» WHAT TO WORK ON
Check each line of the material below for "from", then copy the ones that contain it.

» TASK DATA
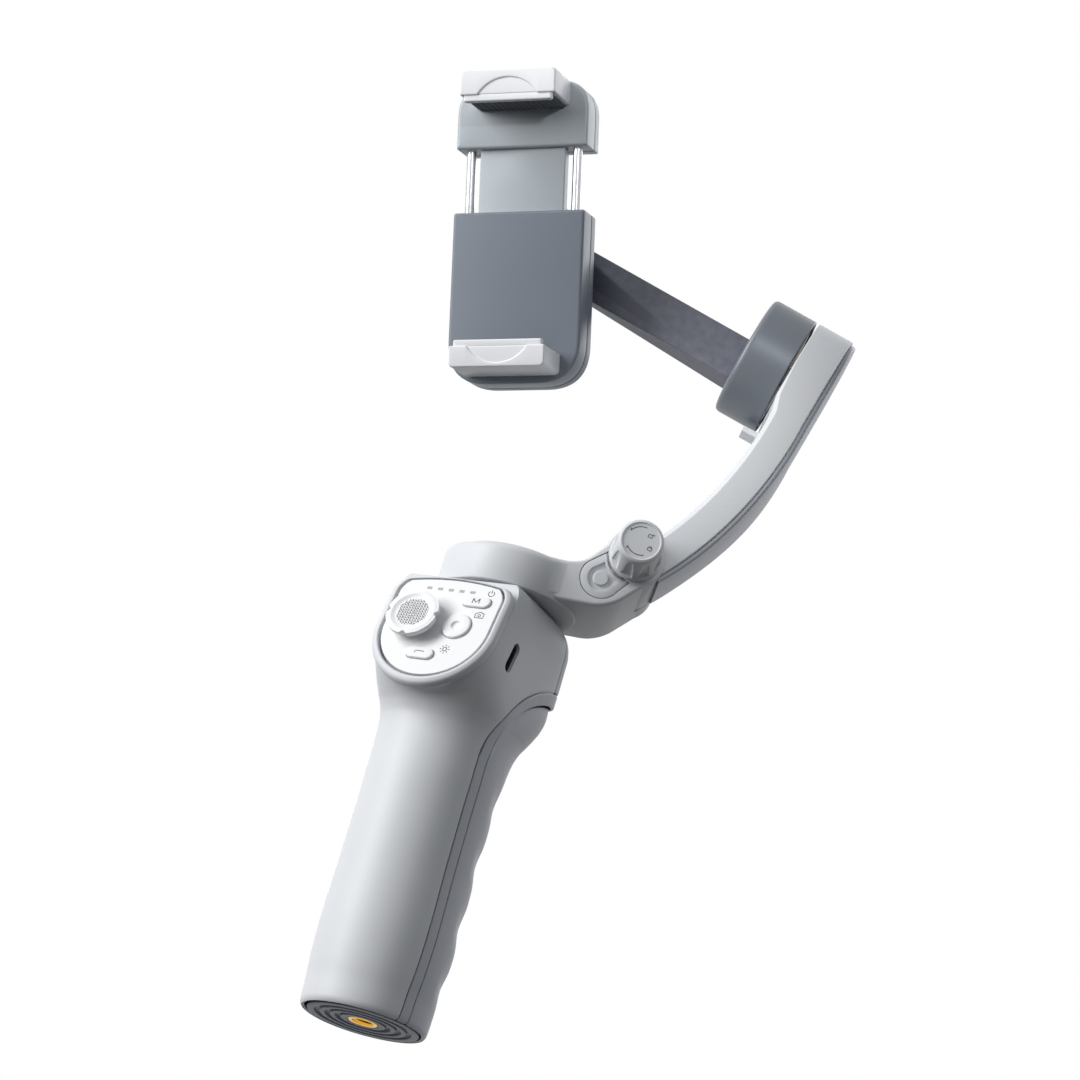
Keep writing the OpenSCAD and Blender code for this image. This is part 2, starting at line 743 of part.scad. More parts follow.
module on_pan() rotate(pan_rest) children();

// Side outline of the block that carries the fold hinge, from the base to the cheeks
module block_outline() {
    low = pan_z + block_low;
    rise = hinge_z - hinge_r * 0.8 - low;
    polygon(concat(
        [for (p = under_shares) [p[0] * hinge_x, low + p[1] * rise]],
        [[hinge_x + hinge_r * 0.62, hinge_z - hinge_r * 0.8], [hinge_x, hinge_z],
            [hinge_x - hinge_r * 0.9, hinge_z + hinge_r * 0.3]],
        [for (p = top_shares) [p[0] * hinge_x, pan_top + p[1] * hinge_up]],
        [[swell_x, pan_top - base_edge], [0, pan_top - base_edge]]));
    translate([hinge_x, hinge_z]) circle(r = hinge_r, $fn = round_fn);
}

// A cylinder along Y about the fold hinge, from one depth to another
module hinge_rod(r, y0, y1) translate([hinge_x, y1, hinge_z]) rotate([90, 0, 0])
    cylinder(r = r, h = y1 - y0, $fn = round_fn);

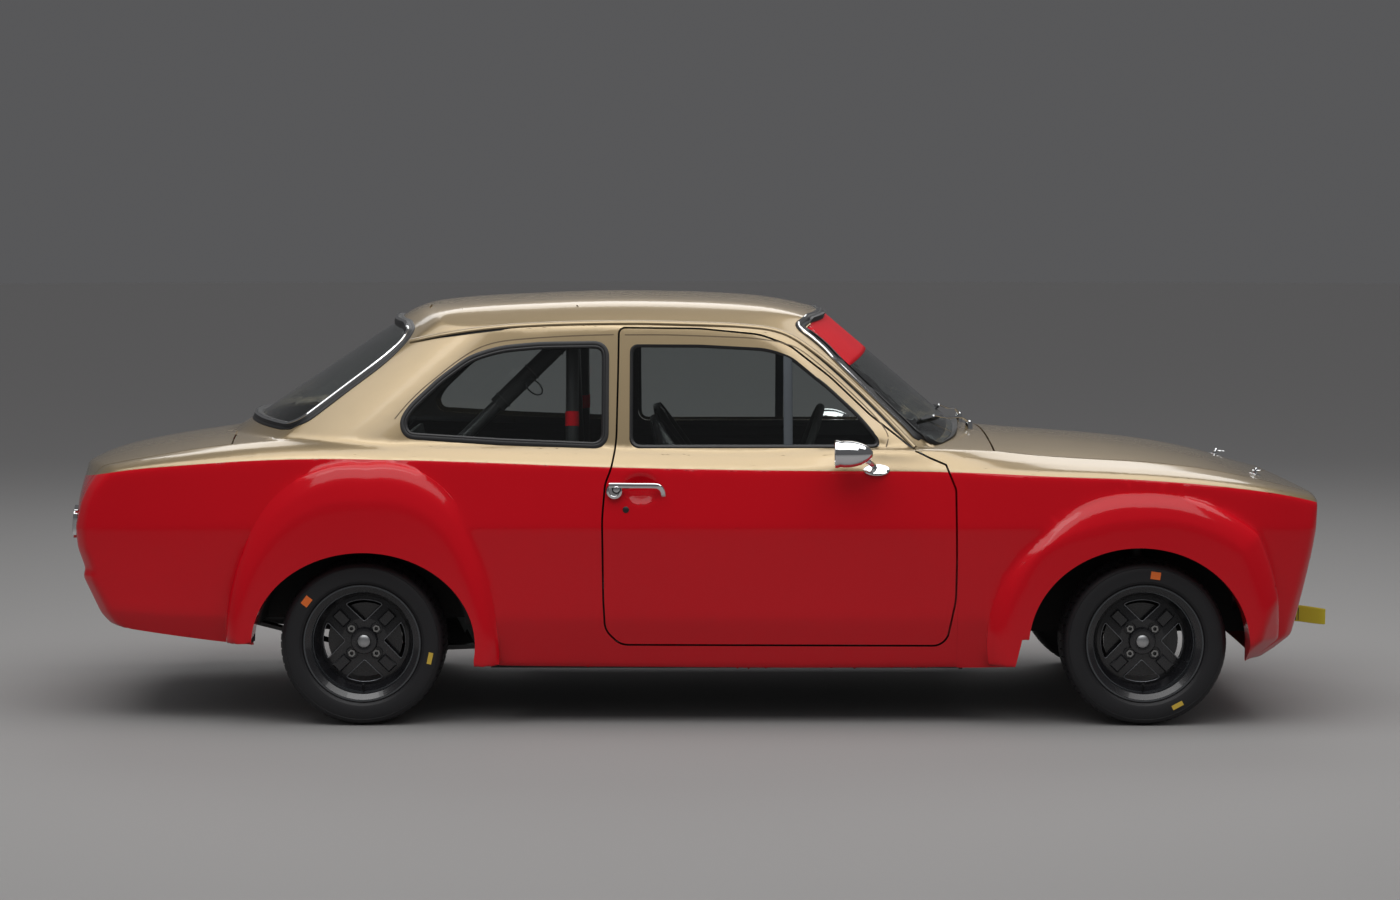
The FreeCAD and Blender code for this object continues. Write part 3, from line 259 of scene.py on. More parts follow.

» ANSWER TO THE PROBLEM
// Side outline of the block that carries the fold hinge, from the base to the cheeks
// A cylinder along Y about the fold hinge, from one depth to another
The FreeCAD and Blender code for this object continues. Write part 3, from line 259 of scene.py on. More parts follow.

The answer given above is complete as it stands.